= Careless Hands =

Song written by Carl Sigman and Bob Hilliard

"Careless Hands" is a popular song written by Carl Sigman and Bob Hilliard, and first recorded in 1948.

The song was originally recorded by Sammy Kaye with vocals by Don Cornell, and then recorded in 1949 by Mel Tormé, whose version reached no.1 on the US pop chart and became Tormé's first major success. It was also recorded by many other singers including Bing Crosby (recorded March 22, 1949) and Al Martino. There were no less than four charted versions in 1949, by Mel Tormé (No. 1), Sammy Kaye (No. 3), Bing Crosby (No. 12) and Bob & Jeanne (No. 21).

In the UK, a version by comedian and entertainer Des O'Connor reached No. 6 on the UK Singles Chart in 1967.

In 1971, "Careless Hands" was recorded by American country music artist Dottie West.

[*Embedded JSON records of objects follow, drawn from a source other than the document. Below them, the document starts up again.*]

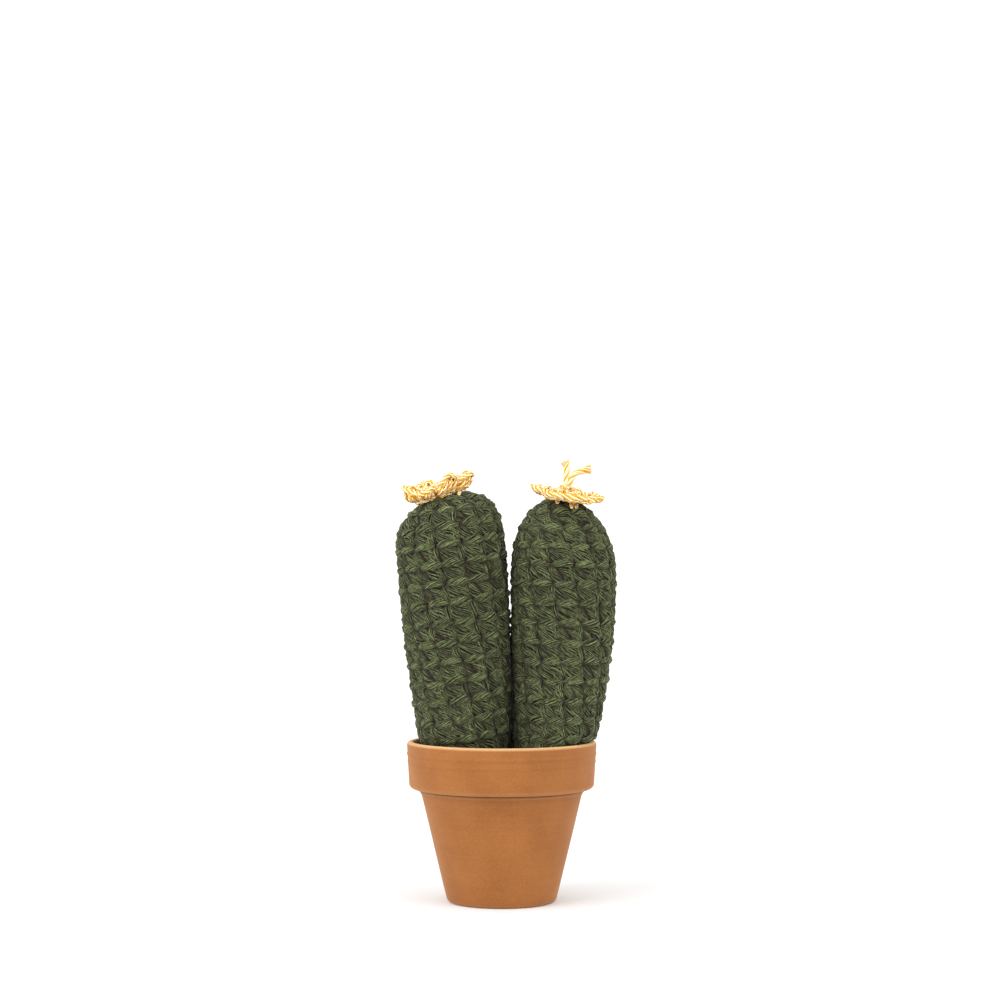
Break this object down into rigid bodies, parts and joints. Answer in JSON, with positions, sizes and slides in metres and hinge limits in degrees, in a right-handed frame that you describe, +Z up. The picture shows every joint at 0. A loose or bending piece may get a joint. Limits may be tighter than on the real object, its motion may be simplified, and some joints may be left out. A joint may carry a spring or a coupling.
{
  "type": "crocheted cactus in terracotta pot",
  "caption": "Stuffed crocheted cactus: two green cotton stems side by side in a clay pot, each topped with a yellow crocheted flower.",
  "frame": {"origin": "bottom centre of the whole object's box, on the surface it stands on, 2 mm to the right of the pot's axis", "axes": "+Z up along the pot's axis, -Y towards the viewer in the picture, +X to the picture's right"},
  "size_m": [0.0923, 0.08, 0.1856],
  "materials": {
    "terracotta": "matte",
    "green_cotton": "matte",
    "yellow_cotton": "matte",
    "fibrefill": "matte",
    "pot_filling": "matte"
  },
  "bodies": {
    "root": {"pot": "terracotta", "pot_filling": "pot_filling", "left_stem_cover": "green_cotton", "left_stem_stuffing": "fibrefill", "right_stem_cover": "green_cotton", "right_stem_stuffing": "fibrefill", "left_flower": "yellow_cotton", "right_flower": "yellow_cotton", "right_flower_tie_yarn": "yellow_cotton"}
  },
  "joints": []
}
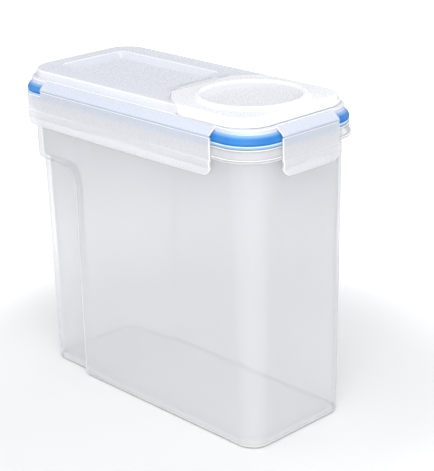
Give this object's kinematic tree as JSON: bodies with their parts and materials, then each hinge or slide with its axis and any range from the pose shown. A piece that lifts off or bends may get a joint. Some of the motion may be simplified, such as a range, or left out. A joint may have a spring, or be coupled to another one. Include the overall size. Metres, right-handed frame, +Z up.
{
  "type": "cereal container",
  "caption": "tall translucent plastic box with a clip-down lid sealed by a blue gasket, flaps on all four sides and a hinged flip cap over a round pour opening",
  "frame": {"origin": "centre of the container's base, on the surface it stands on", "axes": "X along the container's length towards the pouring end, Y across its width, Z up"},
  "size_m": [0.216, 0.102, 0.204],
  "materials": {
    "body_plastic": "frosted clear polypropylene",
    "lid_plastic": "milky translucent polypropylene",
    "cap_plastic": "milky white polypropylene",
    "seal_rubber": "blue silicone"
  },
  "bodies": {
    "container": {"container_body": "body_plastic"},
    "lid": {"lid_panel": "lid_plastic", "lid_gasket": "seal_rubber", "near_hinge_web": "lid_plastic", "far_hinge_web": "lid_plastic", "front_hinge_web": "lid_plastic", "rear_hinge_web": "lid_plastic"},
    "near_flap": {"near_flap": "lid_plastic"},
    "far_flap": {"far_flap": "lid_plastic"},
    "front_flap": {"front_flap": "lid_plastic"},
    "rear_flap": {"rear_flap": "lid_plastic"},
    "cap": {"flip_cap": "cap_plastic", "cap_seal": "seal_rubber"}
  },
  "joints": [
    {"name": "lid_lift", "type": "slide", "parent": "container", "child": "lid", "axis": [0, 0, 1], "range_m": [0, 0.06]},
    {"name": "near_flap_hinge", "type": "hinge", "parent": "lid", "child": "near_flap", "pos_m": [0, -0.0496, 0.191], "axis": [-1, 0, 0], "range_deg": [0, 170], "deforming": ["near_hinge_web"]},
    {"name": "far_flap_hinge", "type": "hinge", "parent": "lid", "child": "far_flap", "pos_m": [0, 0.0496, 0.191], "axis": [1, 0, 0], "range_deg": [0, 170], "deforming": ["far_hinge_web"]},
    {"name": "front_flap_hinge", "type": "hinge", "parent": "lid", "child": "front_flap", "pos_m": [0.1066, 0, 0.191], "axis": [0, -1, 0], "range_deg": [0, 170], "deforming": ["front_hinge_web"]},
    {"name": "rear_flap_hinge", "type": "hinge", "parent": "lid", "child": "rear_flap", "pos_m": [-0.1066, 0, 0.191], "axis": [0, 1, 0], "range_deg": [0, 170], "deforming": ["rear_hinge_web"]},
    {"name": "cap_hinge", "type": "hinge", "parent": "lid", "child": "cap", "pos_m": [0.0144, 0, 0.1998], "axis": [0, -1, 0], "range_deg": [0, 100]}
  ]
}
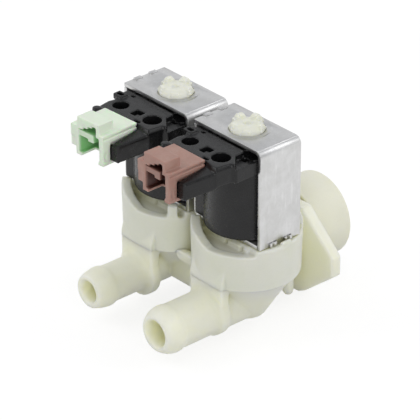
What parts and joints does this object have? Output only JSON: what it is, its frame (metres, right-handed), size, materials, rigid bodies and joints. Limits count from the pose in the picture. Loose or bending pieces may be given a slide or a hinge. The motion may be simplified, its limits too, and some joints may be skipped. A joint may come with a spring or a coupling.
{
  "type": "solenoid inlet valve",
  "caption": "Solenoid water inlet valve of a washing machine: capped inlet, hose tails, mounting plate, and coils in steel yokes with coloured plug housings.",
  "frame": {"origin": "middle of the bounding box in plan, on the plane of the mounting plate's lower edge", "axes": "+Z along the plungers, from the body to the crowns of the coils; +Y towards the inlet and away from the hose tails; X from the green valve to the brown one"},
  "size_m": [0.0698, 0.0882, 0.0735],
  "materials": {
    "nylon_cream": "smooth moulded nylon, slightly translucent",
    "cap_cream": "soft polyethylene cap",
    "yoke_zinc": "zinc plated sheet steel",
    "bush_steel": "rolled steel sleeve",
    "steel_bright": "bright stainless steel",
    "coil_black": "black moulded plastic, finely textured",
    "bobbin_grey": "dark moulded plastic",
    "hub_grey": "dark moulded plastic",
    "winding_copper": "enamelled copper wire",
    "rubber_black": "moulded rubber",
    "regulator_white": "moulded plastic",
    "strainer_grey": "moulded plastic mesh",
    "terminal_tin": "tinned metal",
    "plug_green": "pale green moulded plastic",
    "plug_brown": "red-brown moulded plastic"
  },
  "bodies": {
    "housing": {"bonnet_brown": "nylon_cream", "bonnet_green": "nylon_cream", "bush_lower_brown": "bush_steel", "bush_lower_green": "bush_steel", "bush_upper_brown": "bush_steel", "bush_upper_green": "bush_steel", "coil_bobbin_brown": "bobbin_grey", "coil_bobbin_green": "bobbin_grey", "coil_moulding_brown": "coil_black", "coil_moulding_green": "coil_black", "coil_winding_brown": "winding_copper", "coil_winding_green": "winding_copper", "diaphragm_brown": "rubber_black", "diaphragm_green": "rubber_black", "flow_regulator": "regulator_white", "inlet_cap": "cap_cream", "inlet_strainer": "strainer_grey", "plug_housing_brown": "plug_brown", "plug_housing_green": "plug_green", "plunger_spring_brown": "steel_bright", "plunger_spring_green": "steel_bright", "regulator_ring": "rubber_black", "terminal_a_brown": "terminal_tin", "terminal_a_green": "terminal_tin", "terminal_b_brown": "terminal_tin", "terminal_b_green": "terminal_tin", "valve_body": "nylon_cream", "yoke_lower_brown": "yoke_zinc", "yoke_lower_green": "yoke_zinc", "yoke_upper_brown": "yoke_zinc", "yoke_upper_green": "yoke_zinc"},
    "plunger_green": {"plunger_green": "steel_bright", "plunger_seat_green": "rubber_black"},
    "plunger_brown": {"plunger_brown": "steel_bright", "plunger_seat_brown": "rubber_black"},
    "hub_green": {"diaphragm_hub_green": "hub_grey"},
    "hub_brown": {"diaphragm_hub_brown": "hub_grey"}
  },
  "joints": [
    {"name": "plunger_lift_green", "type": "slide", "parent": "housing", "child": "plunger_green", "axis": [0, 0, 1], "range_m": [0, 0.0025], "stiffness_N_per_m": 120, "springref_m": -0.005, "deforming": ["plunger_spring_green"]},
    {"name": "hub_lift_green", "type": "slide", "parent": "housing", "child": "hub_green", "axis": [0, 0, 1], "range_m": [0, 0.0022]},
    {"name": "plunger_lift_brown", "type": "slide", "parent": "housing", "child": "plunger_brown", "axis": [0, 0, 1], "range_m": [0, 0.0025], "stiffness_N_per_m": 120, "springref_m": -0.005, "deforming": ["plunger_spring_brown"]},
    {"name": "hub_lift_brown", "type": "slide", "parent": "housing", "child": "hub_brown", "axis": [0, 0, 1], "range_m": [0, 0.0022]}
  ],
  "couplings": [
    {"joint": "hub_lift_green", "follows": "plunger_lift_green", "ratio": 0.88},
    {"joint": "hub_lift_brown", "follows": "plunger_lift_brown", "ratio": 0.88}
  ]
}
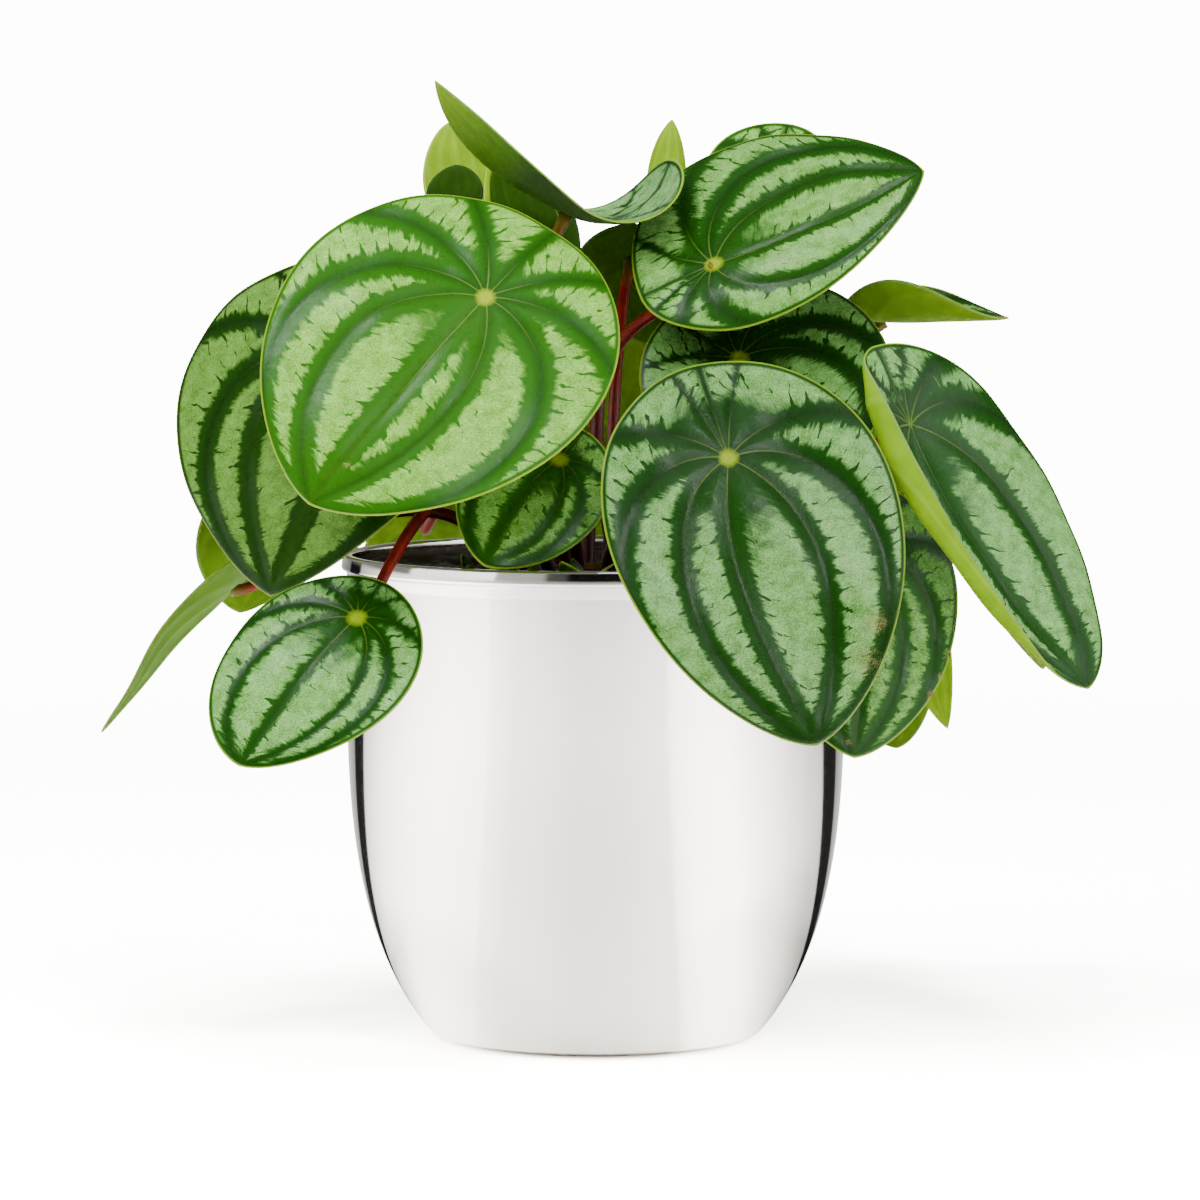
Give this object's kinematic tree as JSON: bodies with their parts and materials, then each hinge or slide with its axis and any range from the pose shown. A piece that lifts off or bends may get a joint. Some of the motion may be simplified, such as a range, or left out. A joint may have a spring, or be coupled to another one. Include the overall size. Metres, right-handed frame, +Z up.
{
  "type": "potted peperomia",
  "caption": "Watermelon peperomia with silver-striped leaves on red stalks, growing in soil in a polished steel pot",
  "frame": {"origin": "centre of the pot's flat underside, where the pot's axis meets the surface it stands on", "axes": "+Z up along the pot's axis, -Y towards the plant's showing side, +X to the right seen from there"},
  "size_m": [0.278, 0.208, 0.2702],
  "materials": {
    "steel": "polished",
    "soil": "crumbly, matt",
    "stalk": "smooth, fleshy",
    "leaf": "glossy, striped silver and dark green",
    "shoot": "satin"
  },
  "bodies": {
    "root": {"pot": "steel", "soil": "soil", "crown_and_stalks": "stalk", "leaf_front_left": "leaf", "leaf_left": "leaf", "leaf_low_left": "leaf", "leaf_far_left": "leaf", "leaf_left_underside": "leaf", "leaf_centre_small": "leaf", "leaf_upper_right": "leaf", "leaf_front_right": "leaf", "leaf_shaded_right": "leaf", "leaf_right_folded": "leaf", "leaf_low_right": "leaf", "leaf_low_right_back": "leaf", "leaf_right_back": "leaf", "leaf_top_right_back": "leaf", "leaf_upright_back": "leaf", "leaf_top_trough": "leaf", "leaf_top_left_back": "leaf", "leaf_top_left_arch": "leaf", "leaf_top_left_inner": "leaf", "leaf_top_left_dark": "leaf", "leaf_dark_centre": "leaf", "leaf_back_top": "leaf", "leaf_back_left": "leaf", "leaf_back_right": "leaf", "leaf_back_middle": "leaf", "leaf_back_low_left": "leaf", "leaf_back_low_right": "leaf", "leaf_right_low": "leaf", "leaf_left_high": "leaf", "young_shoot_left": "shoot", "young_shoot_middle": "shoot", "young_shoot_right": "shoot"}
  },
  "joints": []
}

It was released as a single, peaking at number 48 on the Billboard Hot Country Singles chart in April 1971. The song was subsequently released on a studio album of the same name.

==Other recordings==
- 1949: Bob and Alf Pearson - a Parlophone single.
- 1958: Michael Holliday - a single release on the Columbia label.
- 1958: Slim Whitman - a single release for London Records.
- 1960: Kitty Kallen - for her album Honky Tonk Angel, Country Songs with a City Flavor.
- 1964: The Andrews Sisters - included in their album Great Country Hits.
- 1965: Vic Damone - for his album You Were Only Fooling.
- 1984: Jerry Lee Lewis - for his album I Am What I Am.